Zölibatär leben, um sich auf persönliches Wachstum zu konzentrieren
Auch wenn wir es vielleicht nicht zugeben, können Sex und Verabredungen für viele von uns einen großen Teil unserer Gedanken, Energie und Zeit in Anspruch nehmen. Und obwohl Sex toll sein kann, finden manche Menschen, dass es hilfreich ist, zölibatär zu leben, um diese Zeit zurückzugewinnen und sie für persönliches Wachstum zu nutzen.

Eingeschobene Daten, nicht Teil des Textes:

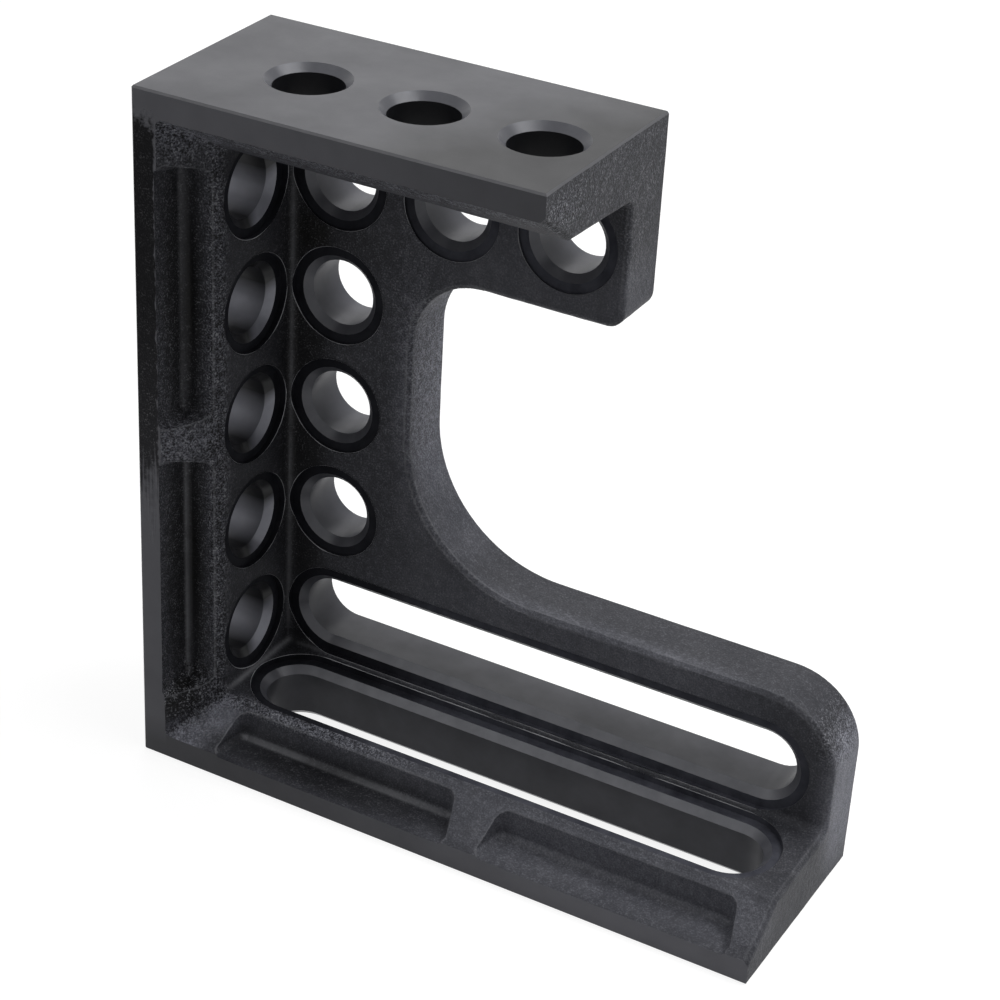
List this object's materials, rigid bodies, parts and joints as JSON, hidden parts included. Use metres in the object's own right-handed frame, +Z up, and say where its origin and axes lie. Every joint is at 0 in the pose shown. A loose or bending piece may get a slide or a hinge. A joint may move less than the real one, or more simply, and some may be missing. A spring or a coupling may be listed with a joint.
{
  "type": "welding clamping square",
  "caption": "One-piece cast C-shaped clamping square with a bored upright and arm, a slotted base and a web along its back, for a bored welding table.",
  "frame": {"origin": "middle of the underside of the base", "axes": "+X along the base away from the upright, +Y from the open front to the web's back face, +Z up the upright"},
  "size_m": [0.281, 0.094, 0.3],
  "materials": {
    "casting": "satin black, machined on the outer faces and rough cast inside"
  },
  "bodies": {
    "root": {"clamping_square": "casting"}
  },
  "joints": []
}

„Das Zölibat kann eine Möglichkeit sein, sich stärker zu fühlen“, erklärt Annabelle. „Es kann die Aufmerksamkeit von Beziehungen oder Sex ablenken und nach innen lenken, so dass sich die Menschen auf ihre persönliche Entwicklung konzentrieren können.“ Das heißt aber nicht, dass man sich nicht selbstbestimmt fühlen oder an seiner persönlichen Entwicklung arbeiten kann, während man sexuell aktiv ist. Das Gegenteil ist der Fall!
Es könnte aber auch sein, dass Sie Ihr Leben vereinfachen und mehr Zeit für die Dinge aufwenden wollen, die Ihnen wichtig sind, einschließlich der Selbstverbesserung, sagt Dr. Jacobson. Das könnte so einfach sein wie die Konzentration auf Ihre Karriere, Ihre Freundschaften und Ihre Familie, fügt Annabelle hinzu.